Para Luc Besson, que acertou em cheio em O Profissional (filme de 1994 estrelado por Jean Reno e Natalie Portman), conseguiu fazer um trabalho muito bem concebido no já citado O 5º Elemento e passou perto do acerto com Lucy, Valerian e a Cidade dos Mil Planetas simboliza um desperdício de talento do diretor – além de uma das grandes decepções cinematográficas de 2017. Luc Besson é habilidoso e sabe explorar muito bem os cenários que cria, tem conceitos visuais que são muito bem aplicados, mas a deficiência narrativa do filme, que opta por livre e espontânea vontade em ser simplório apenas para atingir um grande público, acaba prejudicando tudo o que poderia ter funcionado no longa.

É evidente, ainda, que tudo o que Valerian e a Cidade dos Mil Planetas precisava para surpreender e apresentar um filme de estética e história incríveis estava nas mãos do diretor e também roteirista, mas o mesmo fez escolhas que não levaram o filme para o melhor caminho.

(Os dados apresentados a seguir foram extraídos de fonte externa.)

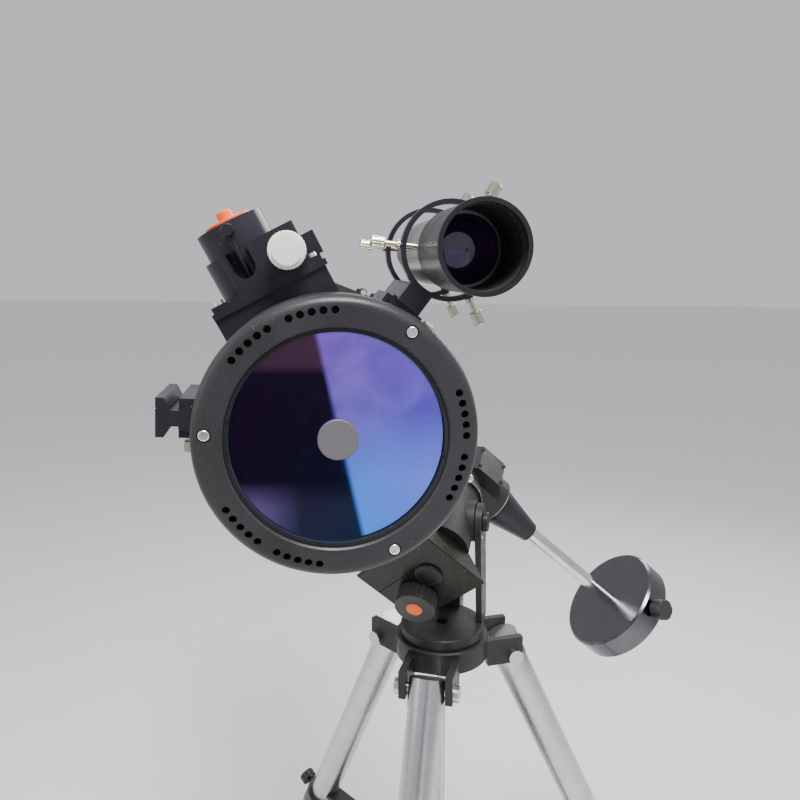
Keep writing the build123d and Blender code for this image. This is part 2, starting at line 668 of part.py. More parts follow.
def make_drive_wheel():
    wheel = ribbed(25, 1, 24, 24, 1.3) + rod(6, -20, 1) - rod(10, 22.8, 25)
    return Rot(0, 0, DRIVE_TURN) * wheel_place() * wheel


def make_wheel_disc():
    disc = rod(9.9, 22.8, 25)
    disc = fillet(disc.edges().filter_by(GeomType.CIRCLE).sort_by(Axis.Z)[-1], 0.6)
    return Rot(0, 0, DRIVE_TURN) * wheel_place() * disc


# ---- Azimuth fork ------------------------------------------------------------
def make_azimuth_fork():
    base = rod(56, BASE_BOTTOM, BASE_BOTTOM + 14)
    base = chamfer(base.edges().filter_by(GeomType.CIRCLE), 1.5)
    top = PIVOT_HEIGHT
    outline = Polyline((-23, top), (8, BASE_BOTTOM + 8), (50, BASE_BOTTOM + 8), (23, top), close=True)
    ear = Pos(45, 0, 0) * extrude(Plane.YZ * make_face(outline), EAR_THICK)
    ear += Pos(0, 0, top) * along_x(rod(24, 45, 45 + EAR_THICK))
    screw_height = top - PUSH_SCREW_DROP
    bolt_block = block(-16, 16, 62, 76, screw_height - 14, screw_height + 16)
    bolt_block += block(-16, 16, 46, 76, BASE_BOTTOM, screw_height - 8)
    fork = base + ear + mirror(ear, about=Plane.YZ) + bolt_block
    fork -= Pos(0, 0, top) * along_x(rod(8.05, -70, 70))
    fork -= Pos(0, 0, screw_height) * along_y(rod(5.05, 50, 80))
    fork -= rod(8, BASE_BOTTOM - 1, BASE_BOTTOM + 15)
    return fork - block(-70, 70, -8, 8, BASE_BOTTOM - 1, BASE_BOTTOM + 6)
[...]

Valerian e a Cidade dos Mil Planetas tem capacidade de entretenimento, e serve como uma boa distração, no entanto, o filme acaba sendo uma quase ópera espacial, uma quase grande aventura e uma quase grande história. Como resultado de todas as más decisões, o longa amargurou uma baixa bilheteria (US$ 225,8 milhões no mundo todo para um orçamento de US$ 177 milhões, sem contar os custos de marketing) e uma recepção ruim da crítica especializada internacional (e reações mornas da crítica brasileira) – sendo tudo isso o necessário para que uma produção seja considerada como um fracasso, e neste caso, uma grande decepção.